Claro que hubo episodios del discurso en que habló de la literatura que le hizo, y de política, de su evolución del marxismo al liberalismo, y cuando dijo la palabra Cuba y desató otra vez las tinieblas exteriores que han caído sobre él por no decir ahora lo que decía en los 60. Dos días después, cuando supo que de él decían en algunos foros, en España sobre todo, que por su boca hablaba Bush (el primero y el segundo, supongo) me dijo, mientras lo entrevistaba en el Grand Hotel de Estocolmo:
--Mejor que digan eso. Si siguen diciendo cosas tan felices de mi me van a convertir en una estatua. ¡Mi mujer y esas críticas son los que me jalan hacia la realidad!

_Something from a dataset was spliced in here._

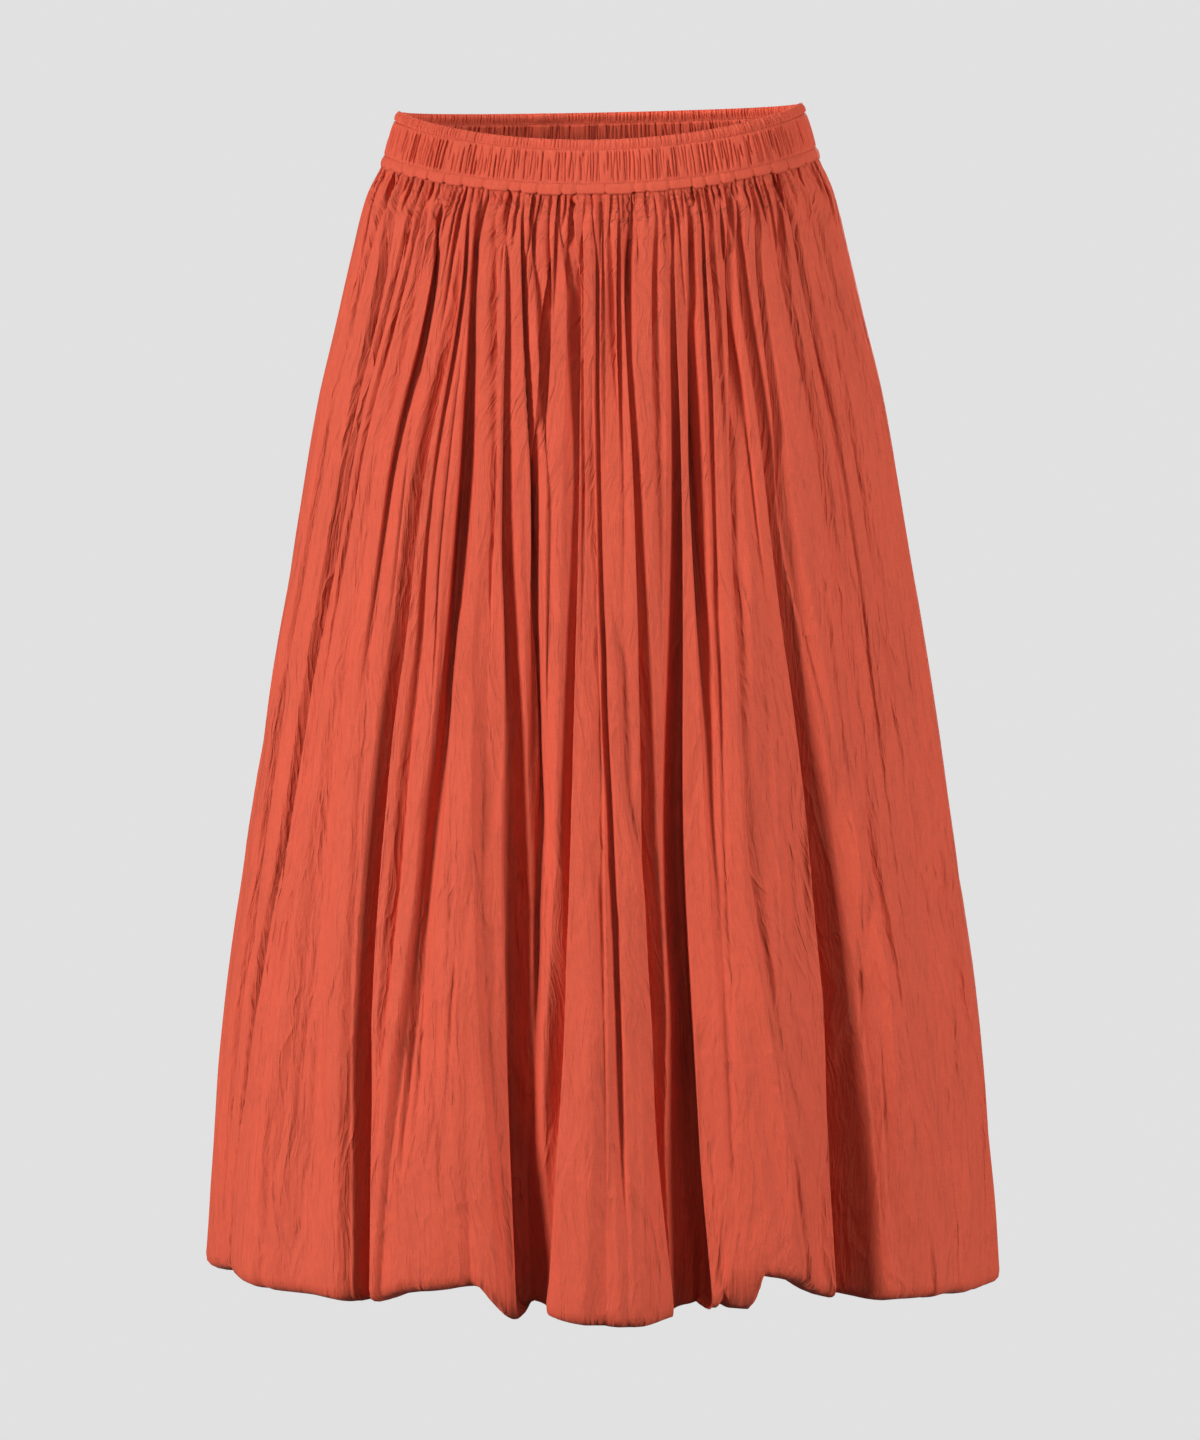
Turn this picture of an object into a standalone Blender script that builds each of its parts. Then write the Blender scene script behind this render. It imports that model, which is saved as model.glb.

De aquellos días muchos nos hemos acordado muchas veces de aquel instante de lágrimas felices, como de un nudo finalmente liberado; pero él prefirió (y en eso es un periodista sobresaliente, otra vez) fijarse en una excursión que hizo, en uno de esos días de nadie que constituyen la larga semana de Estocolmo, al pueblecito de Rinkeby, un sitio multicultural representado por un colegio donde coexisten cerca de veinte lenguas de un centenar de países distintos. Un lugar que los suecos consideran difícil y peligroso, pero en el que él estuvo como si lo hubieran mandado como enviado especial al paraíso. En esa crónica que luego hizo para el artículo quincenal que primero aparece en mi periódico, El País de España, hay un rasgo muy propio de Vargas Llosa: en ningún momento es la autobiografía de un Nobel sino la crónica de un testigo; nunca pone el Yo más allá de donde debe estar, jamás es el Nobel que acude en volandas... Pone el espejo, la realidad va diciendo. Para los que le reprochan hasta cuando respira, y también para los que le quieren respirando, este rasgo desprende la sensación más íntima de la que está hecho: está hecho para dar testimonio, para contar historias, y se ha ofrecido a la realidad como espejo. Por eso cuando contó su propia realidad fue tan veraz, tan íntimo; tanto que hasta él mismo lloró, de llanto y de felicidad, los dos materiales de los que están hechos el tiempo y la memoria, es decir, la literatura.